Gothenburg has now completed its first year of congestion pricing, although there is little sign of significant moves forward towards such pricing elsewhere. More notably, Denmark seems to have backed off introducing congestion charging in Copenhagen.
Fundamentally, the key problem faced by governments at all levels and highway authorities is that it is becoming less satisfactory to raise money from road users by taxing motor fuels, when vehicles fleets are becoming so much more efficient. Parallel to that is growing resistance from voters to increases in such taxes, especially when they are sceptical as to whether politicians will use such revenues wisely. Although motorists may resent them, at least tolled roads raise money for using roads directly and the revenue raised is spent on those roads. Similarly, whilst economic slowdown in many countries has seen reduced concern for congestion, it still remains that major cities cannot significantly address traffic congestion by simply building more highway capacity or public transport capacity, but must address the underpricing of urban road capacity at peak times. It is notable that cities such as Jakarta, Beijing and Shanghai appear to be at the forefront of considering congestion pricing, rather than those in Europe and North America.
Yet, despite all of this, there are significant challenges in convincing governments and voters of the merits of charging directly for road use. For all of the economic arguments, there is a strong undercurrent of scepticism and resistance, as so many think that road pricing is just another way of governments to extract more money from them for little value.

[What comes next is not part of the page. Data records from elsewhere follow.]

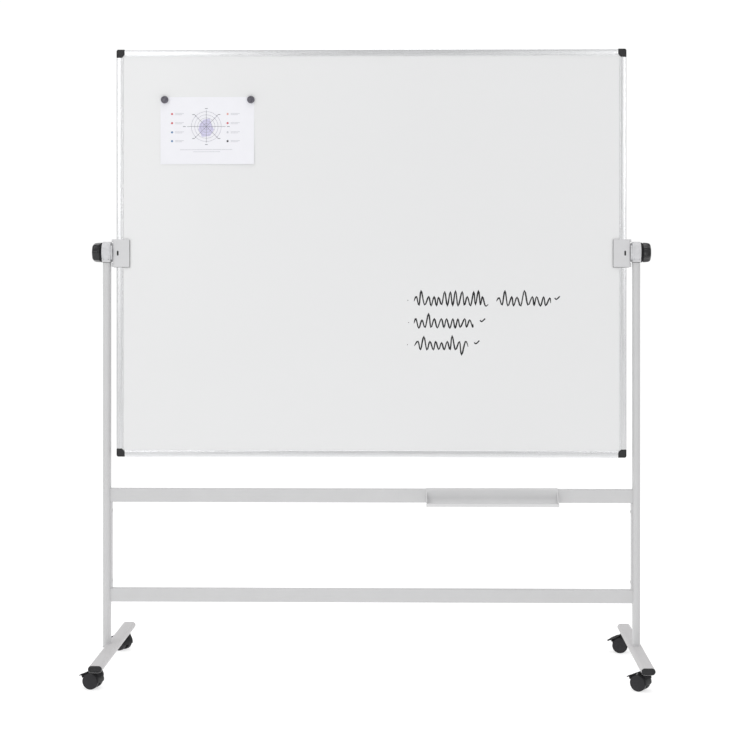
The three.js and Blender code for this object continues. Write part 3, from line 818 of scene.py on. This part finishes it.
def make_knob(side, sign):
    """A round base ring in matt black rubber, darker than the grip partly as painted shade at the knob's
    foot, and a lobed grip that tapers to a domed end with a cap set into it.
    """
    base = mm_box("right_knob")[0].x - 0.3
    rows = [
        (4.9, 26.0, 0.0), (6.6, 26.2, 0.0), (7.0, 27.6, 0.9), (8.0, 28.2, 1.1), (13.0, 27.9, 1.1),
        (18.0, 27.4, 1.1), (22.5, 26.7, 1.1), (25.5, 25.6, 1.0), (27.6, 23.8, 0.75), (29.0, 21.2, 0.5),
        (29.6, 18.6, 0.3), (29.9, 16.6, 0.1), (29.9, 15.4, 0.0), (29.3, 15.0, 0.0), (29.2, 14.4, 0.0),
        (29.8, 13.8, 0.0), (30.0, 9.0, 0.0),
    ]
    lobes, count = 7, 126
    rings = []
    for x, r, depth in rows:
        ring = []
        for i in range(count):
            a = 2 * math.pi * i / count
            wave = math.cos(lobes * a)
            radius = r + depth * (1.15 * wave - 0.35 * (1 - abs(wave)))
            ring.append((base + x, radius * math.cos(a), radius * math.sin(a)))
        rings.append(ring)
    grip = solid(f"{side}_knob_grip", loft(rings), cut=[rod(PIVOT_BORE, base - 1, base + 23, "X")])
    # The base ring's matt rubber reads darker than the glossy grip: the groove beside it is real, and the
    # rest of the dark band is painted shade.
    foot = [(PIVOT_BORE, 0.0), (25, 0.0), (28, 0.3), (28.9, 1.2), (28.9, 4.4), (28.2, 5.4), (26.6, 6.2)]
    foot += [(PIVOT_BORE, 6.2), (PIVOT_BORE, 0.0)]
    ring = solid(f"{side}_knob_base", lathe([(r, base + x) for r, x in foot], 96, "X"))
    place = at_pivot(sign)
    for piece, material in ((grip, KNOB), (ring, SHADE_RUBBER)):
        finish_piece(piece, f"{side}_knob", material, [f"{side}_knob"], place)


def make_magnet(side):
    """A round magnet in a plastic cap, with a softened rim round a slightly dished top."""
    low, high = mm_box(f"{side}_magnet")
    r = (high.x - low.x) / 2
    h = high.y - low.y
    profile = [
        (0, 0), (r - 0.8, 0), (r, 0.8), (r, 3.2), (r - 0.25, 4.6), (r - 0.9, 6.2), (r - 2.0, 7.3),
        (r - 3.2, h), (r - 4.0, h - 0.1), (r - 4.6, h - 0.9), (4, h - 0.65), (0, h - 0.6),
    ]
    magnet = solid(f"{side}_round_magnet", lathe(profile, 56, "Y"))
    x, _, z = mm_centre(f"{side}_magnet")
    place = shift(x, high.y, z) @ half_turn(-1)
    finish_piece(magnet, f"{side}_magnet", MAGNET, [f"{side}_magnet"], place)


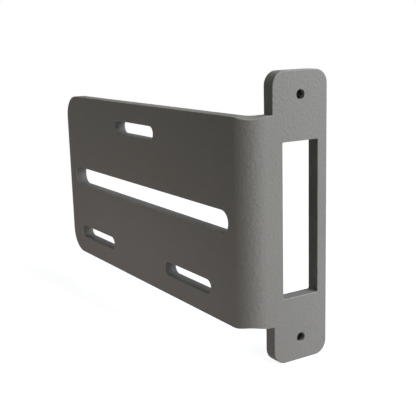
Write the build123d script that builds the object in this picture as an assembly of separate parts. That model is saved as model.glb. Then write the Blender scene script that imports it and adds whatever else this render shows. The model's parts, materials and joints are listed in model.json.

When governments don't reduce other taxes or don't provide means to dedicate such revenue to (more of less) objectively defined high value projects, then I am hardly surprised. Road pricing doesn't succeed when the whole governance, funding and management structures of roads are driven by short term political imperatives rather than delivering service to customers. It is curious indeed that this problem is seen widely in the United States, and less widely in parts of Europe, where commercial and private sector management of major highways is more widespread and acceptable.
Finally, it is worth talking briefly about technology. Costs keep coming down, and most notably it is becoming clearer that there is a future in using smartphones, connected intelligently to vehicles, as a means of introducing road pricing. It is becoming more difficult for opponents to road pricing to claim cost is a reason to reject it. Their biggest argument remains a lack of trust towards those who would implement it.
It remains, in my view, that this is the key challenge. In a political environment of mistrust of government, there is a need to recast arguments about road pricing in terms of changing the relationship between road users and the provision of roads. In most jurisdictions, there remains little real useful feedback between road users and providers, and expectations remain low. In a world where more automated road use is looking ever more likely in the medium term, this will have to change, simply because traditional political/engineering based ways of managing such infrastructure wont be dynamic enough.
Think how telecommunications and the internet would be if it were subject to political and bureaucratic horizons as to what you need.
That is today what happens with roads.
So whether you work as an infrastructure manager, engineer, policy maker, researcher, politician or a road user, think how much more innovative this sector could be, and what would happen if the cynicism and doubts so often seen are replaced with creativity and intelligent debate about practical change.
Road pricing almost always will appear negative to those used for taking what exists for granted, it is the role of those of us who can see a vision of better highways, cities and transport networks to address the real concerns of so many. It isn't about telling people how to get around, or punishing them, or trying to take more money from some to give to others with grand visions, but actually about being more rational about what is done now.